WASHINGTON BUREAU — The Congressional Budget Office says the big new health bill, the Reconciliation Act of 2010, would cost $940 billion over 10 years.
The House could vote on the health bill, H.R. 4872, as early as Sunday.
CBO analysts are predicting that the new bill would reduce the number of uninsured Americans by 32 million over 10 years.
The bill is less expensive than the bill the Senate passed in December 2009, which came with a $875 billion CBO price tag, but less than the bill the House passed in November 2009, which weighed in at $1.05 trillion.
H.R. 4872 could reduce future federal deficits by $138 billion, because the cost of the bill would be more than offset by revenue from new taxes and fees and by reductions in government spending, CBO analysts write.
The new bill would reduce revenue from a proposed excise tax on “Cadillac plans,” to $32 billion over 10 years, compared to $150 billion in the bill passed by the Senate.

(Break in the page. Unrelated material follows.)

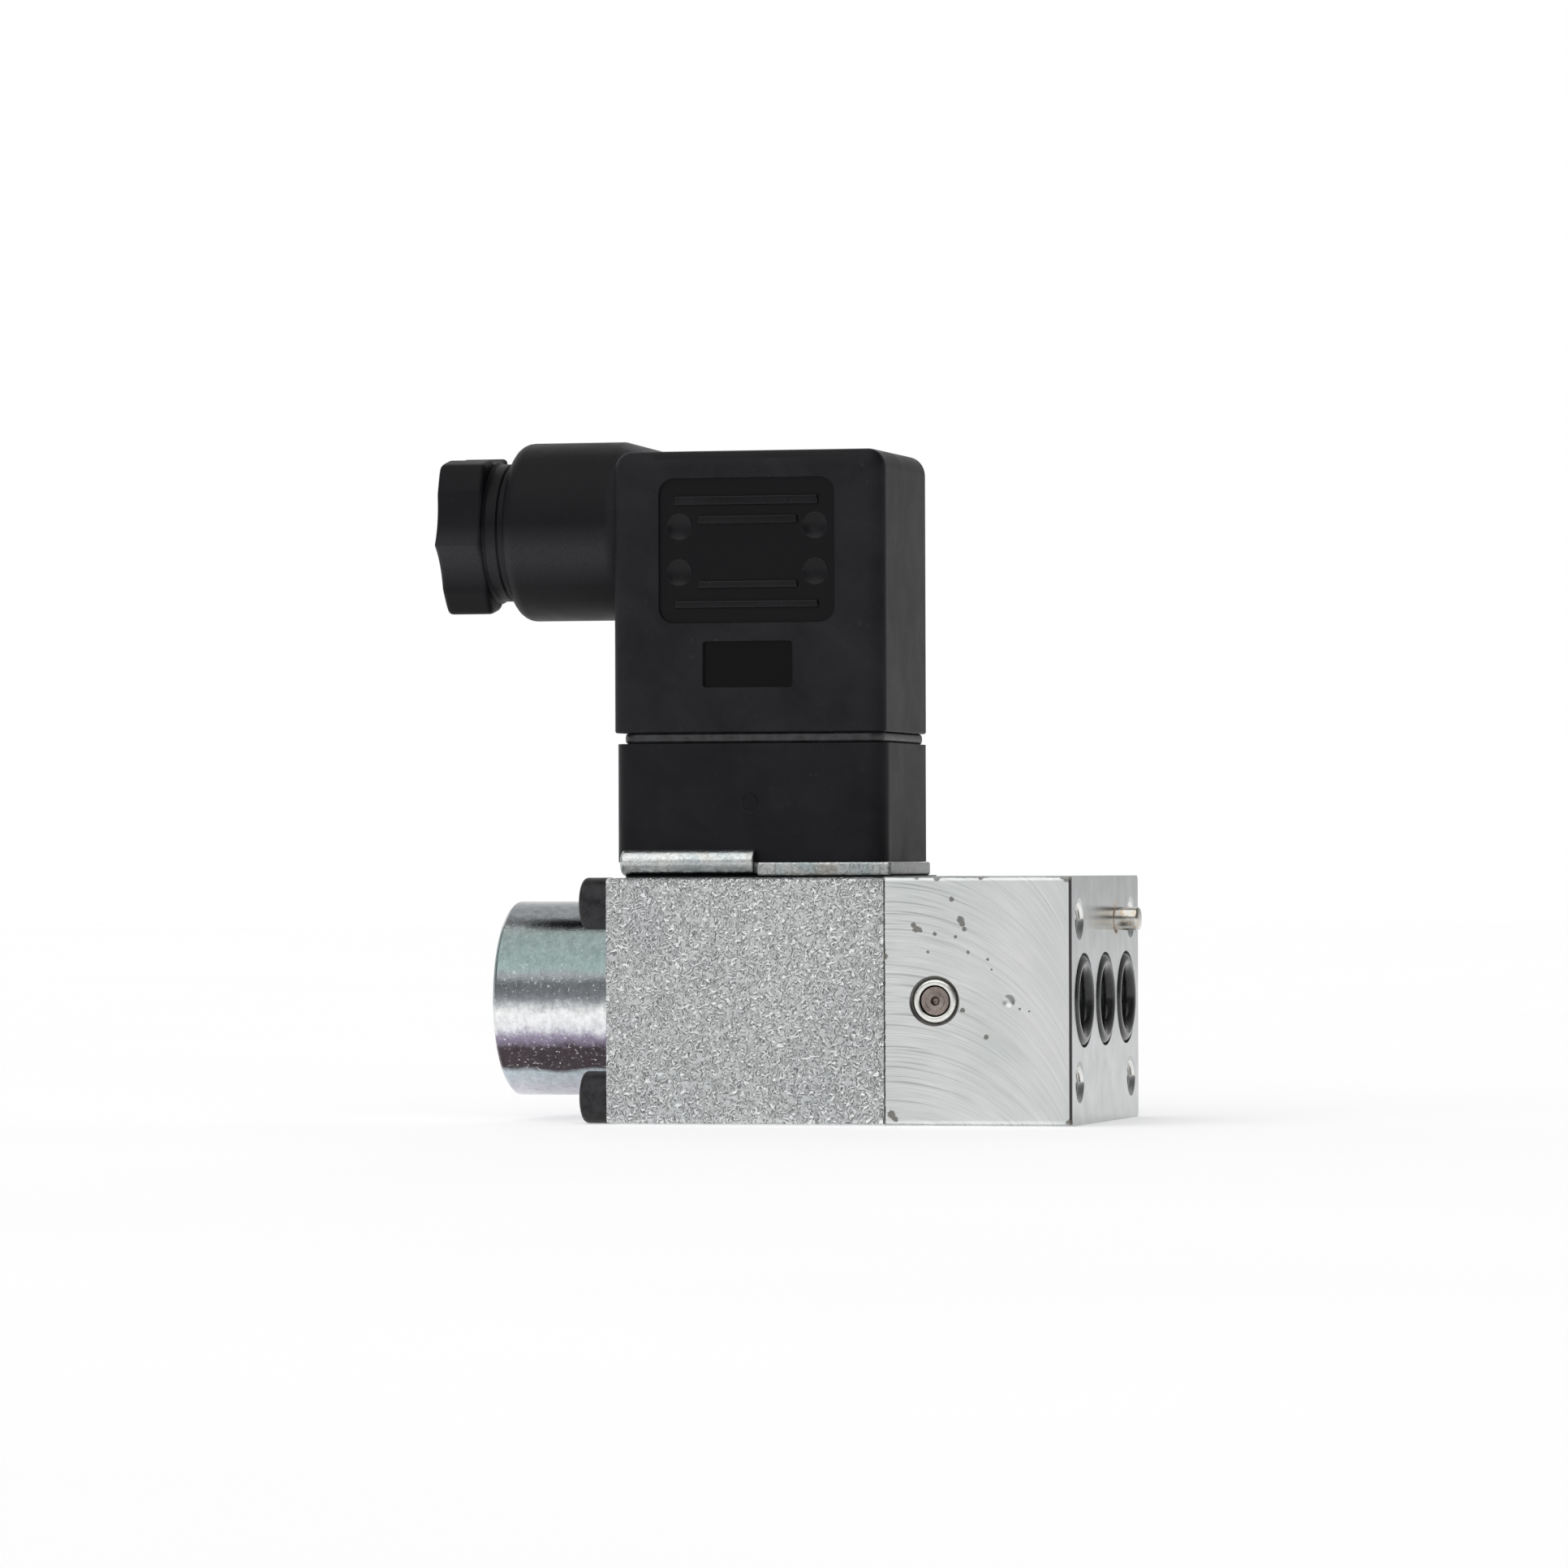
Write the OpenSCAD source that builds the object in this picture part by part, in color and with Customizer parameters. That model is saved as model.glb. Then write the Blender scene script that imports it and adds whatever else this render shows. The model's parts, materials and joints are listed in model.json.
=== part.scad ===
// Small flange-mounted 3-port solenoid seat valve with a square coil housing and a cube plug.
// Millimetres. The origin is the centre of the port face, +X is the port face's outward
// normal, +Z points to the plug, and the valve block, coil and end cap follow each other to -X.

/* [Valve block] */
// Length of the block between the port face and the coil joint
block_l = 20; // [20:0.5:24]
// Width of the block
block_w = 35; // [34.5:0.1:38]
// Height of the block
block_h = 26; // [25.5:0.1:30]

/* [Port face] */
// Distance from one port centre to the next
port_pitch = 11; // [10.6:0.1:11.8]
// Bore of the middle port
port_d = 4; // [3.8:0.1:4.4]
// Outer diameter of a port O-ring
ring_od = 9.8; // [9.4:0.1:10]
// Cord diameter of a port O-ring
ring_cord = 1.9; // [1.6:0.1:2]
// Height of a port O-ring above the face
ring_proud = 0.25; // [0.1:0.05:0.4]
// Distance between fixing holes across the width
fix_span_y = 27; // [26:0.1:27.5]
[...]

It would do so by delaying implementation of the Senate’s tax on high-cost insurance policies until 2018.
But the new bill would slash support for Medicare Advantage plans by $132 billion over 10 years. The Medicare Advantage cuts are harsher than the cuts proposed in earlier bills.
“Cuts of this magnitude will put at risk the entire Medicare Advantage program that more than 10 million seniors rely on today,” says Robert Zirkelbach, spokesman for America’s Health Insurance Plans, Washington.
“Seniors in Medicare Advantage will face higher premiums, reduced benefits, and millions will lose their coverage altogether,” Zirkelbach says. “This breaks the promise that those who like their coverage can keep it.”
The bill does include about $20 billion in additional spending to close the Medicare prescription drug coverage feature known as the “doughnut hole,” or the gap between the point at which routine drug coverage ends and coverage for catastrophic prescriptions costs begins.